I had to act. This journey started in April 2009. The results have convinced me that anyone with lots of lard to push and some cash to spare should indeed head to West Africa.
The region has hundreds of robust traditional dances and I started to learn them on a rooftop in Bamako.
Thinking I was alone in fighting my lard, I was wonderfully surprised when a teenage girl walked up to me to offer her services as a “jogging partner”.
There is also zero privacy here. So my afternoon dance sessions were a daily spectacle for the neighbourhood, which made people offer tips and encouragement at every turn.
Random strangers in Guinea, Conakry, Ghana, Togo and Benin, where I was scattering my fat, had advice to offer. The region is obsessed with fitness. Noting a fat person attacking her lard, people would invite me to play beach soccer, join their troupe for an afternoon, tell me where to find fresh produce and offer me their kitchens so I could cook my own food.
They turned into a colony of personal trainers and gatekeepers I had to account to. Especially the children. They demanded that I spend many hours chasing after them or teaching them dance routines that they already knew better than me.
I left South Africa open to the journeys that I knew would come out of the act of booking my ticket out of the country. Yet losing weight was far from my mind. And it struck me, as the kilos started peeling off, that Africa is indeed the land of clichés.
The most enduring are of Africans as loving, humane and selfless.
My waist is a case in point.
Lerato Mogoatlhe is a South African journalist travelling around the continent. This post was first published in the M&G newspaper.
We had just settled down to enjoy the journey to Ouagadougou, Burkina Faso’s capital city. We were over the bumpy part of the road outside Accra and the luxury bus was air conditioned. But it wasn’t the long distance ahead of us that began dampening my spirits. It was the driver.
When he got to a shopping complex near a town called Nsutan – just 50km out of Accra – he slowed down, turned off the road and stopped. I did not know it was common for luxury buses to stop for passengers to refresh themselves during a journey. And even if they had to stop, I felt it was too soon. But the driver and his assistant got down and went into the complex, the passengers following on their heels.
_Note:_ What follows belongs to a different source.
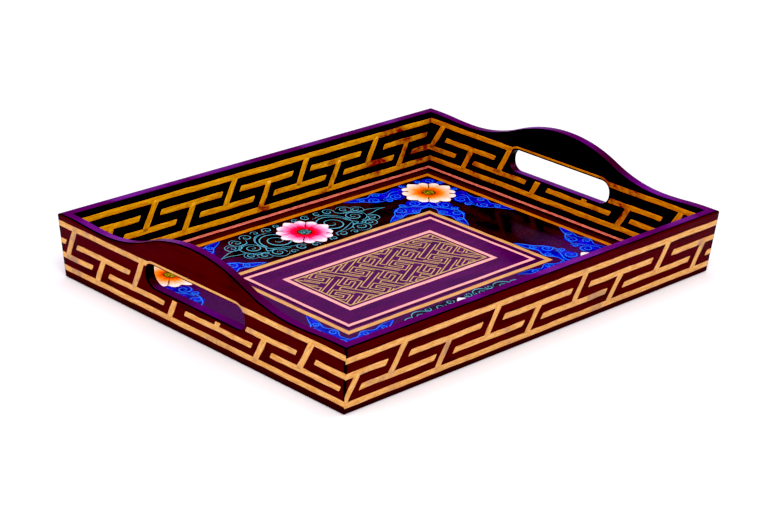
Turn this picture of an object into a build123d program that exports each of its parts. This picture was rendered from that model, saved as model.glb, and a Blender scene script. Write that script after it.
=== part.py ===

Thirty minutes later, the driver came and announced: “Let’s move on.”
I was at the beginning of my journey to Ouagadougou to attend a conference of international journalists, which was starting the next morning. I did not want to be late and we still had more than 720km to go.
After the passengers got back into the bus, the journey continued. Buses like the one I boarded abound everywhere in the West African sub region. They are supposed to be comfortable, slow to break down and quick to get to passengers’ destinations.
But things were not going as they should have. At Kumasi, 200km from Nsutan, the driver drove the bus to a filling station and stopped once again. When I asked why he could not just go on, he snapped: “If you’re so desperate to get to Ouagadougou, why didn’t you take a plane?”
It was clear that this was going to be a tiring journey.
After the driver finished refuelling the bus, we headed for Tamale, a town more than 200km from Kumasi. As the bus crawled on, the driver stopped briefly at Tetina to pick up passengers. I discovered this was normal practice for drivers along their routes. I wanted to ask him whether the money would go into his employer’s coffers but I did not. Like bus drivers everywhere, the driver would oppose anyone who questioned his behaviour.
A few hours after we left Tetina, we encountered another bad piece of road. There were gullies, potholes and loose stones in and on the highway. To cope with them, the driver slowed down.
After two hours on the bad road, the bus got to a transit spot called Sawara in Katanpon, about 96km from Tamale in northern Ghana. The driver, who had been behind the steering wheel for 12 hours, stopped the bus, got down and sneaked into one of the joints in the place. After 30 minutes, he emerged, refreshed. His assistant took his position behind the steering wheel. This too, I discovered, was standard practice.
Now that it seemed we were making progress I felt better disposed to appreciate the buses. A 40-year-old Ghanaian acquaintance told me in Kumasi they had been around since he was a young boy. He told me a luxury bus could make as much as 3 500 cedis (more than $2 000) from an Accra-Ouagadougou return trip.
Our bus was typical of thousands of luxury buses that ply their trade in the region. They provide employment for drivers, ticket issuers, managers, clerks and canvassers, rescuing many young men and women from unemployment in the villages or from perpetrating crime in the cities.
Besides, when the buses stop at transit points, they are besieged by hawkers, who offer passengers all manner of goods for sale. The buses also carry traders and their goods around the region. They provide a reliable, regular service and so boost business.
By 8am we had crossed the border. When we drove into Po, a small town in southern Burkina Faso, the driver slowed down and stopped. He said that armed robbers were fond of attacking buses a few kilometres further up the road. He would not continue unless escorted by policemen through the area.
An hour later policemen escorted us past the trouble spot and we closed in on Ouagadougou, thinking there would be no more problems. But there were – the bus hit an enormous pothole just before a narrow bridge some kilometres from our destination. I hit my head against the window, bruising it. But the driver steadied the bus and crossed the bridge.
He stopped the bus at the Ouagadougou International Bus Station at 12 noon, 29 hours after leaving Accra. I was late for the conference, but I nodded to the driver and he gave a thin smile. As I moved towards a street, I sighed. It was the longest journey of my life.